Where did the inspiration for “Light a Torch” come from? What is the song about?

The song is about hope and perseverance. For me, it’s about being proud of my cultural roots and sharing that with others, not in a way that excludes them, but rather can include them. It’s about sharing your light with others. It’s about compassion. 

I wrote this song soon after Hurricane Maria hit Puerto Rico in 2017. It was a very strange experience to be so far away from my family on the island and to be seeing headlines about what was happening there. There was a feeling of helplessness. There were news stories about the natural disaster itself but also stories about the political disputes happening between the Puerto Rican government and the US government. Lots of stories about people not getting the aid they needed. I also read stories around the perception of Puerto Ricans, and how many people in the U.S. didn’t know Puerto Ricans are U.S. citizens until Maria happened. 
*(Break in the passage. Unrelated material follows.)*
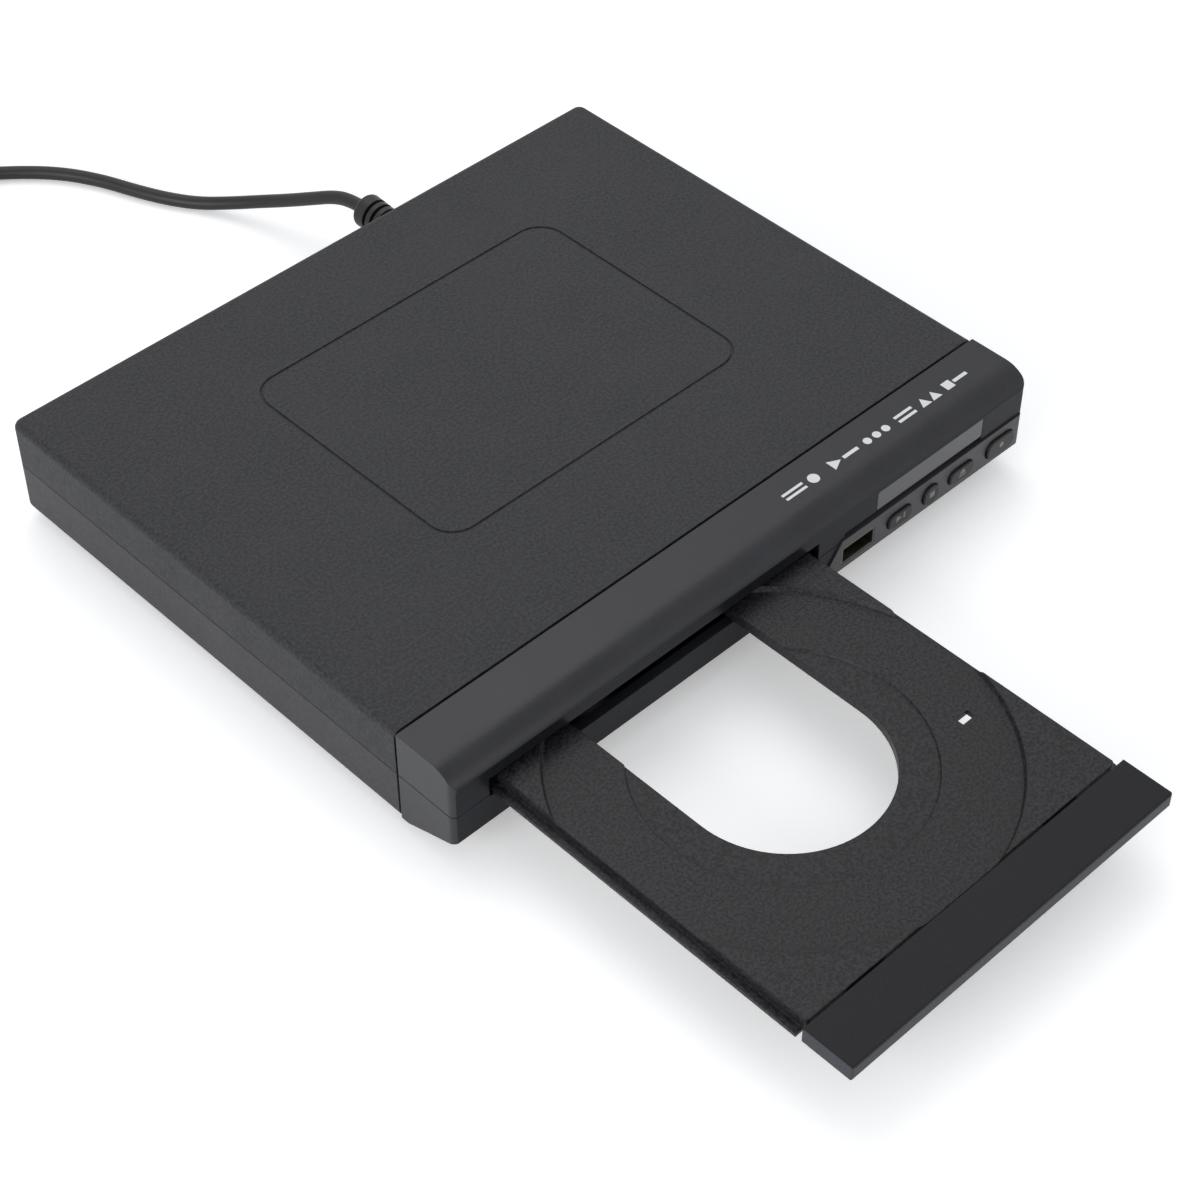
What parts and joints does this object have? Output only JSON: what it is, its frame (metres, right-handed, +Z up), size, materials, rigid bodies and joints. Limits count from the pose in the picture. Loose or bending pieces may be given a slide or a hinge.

At this time a vision of the Statue of Liberty came to me and I started to think about what this monument symbolizes. Historically she has been a sign of hope and new beginnings as she is holding a torch to shed light on the path for others. She’s a sign of welcoming and an important symbol to immigrants who entered through Ellis Island. She has a plaque that says, “Give me your tired, your poor, Your huddled masses yearning to breathe free…” And I remember thinking, “Man, how did we get so far away from that?”  So I had all of these thoughts bubbling around: the Statue of Liberty, the historically complex relationship between Puerto Rico and the US, my own bi-cultural experience, Puerto Ricans not receiving the aide they needed during one of the worst natural disasters to hit the Caribbean in years….and from all of these things, the song came out. 

How does your cultural heritage help define you as an artist? 

My cultural heritage helps define me as an artist because it opens doors for me musically that I may not have gone through if I was of another culture.  That being said, my cultural heritage doesn’t completely encompass my sound as a songwriter and a musician. Just because a song is in Spanish doesn’t mean it’s automatically a “Latin song”; it could be a pop song or a folk song, just in a different language. Being Puerto Rican, though, has exposed me to different sounds and influences that inevitably influence my music. It adds another ingredient to the mix that I can play around with.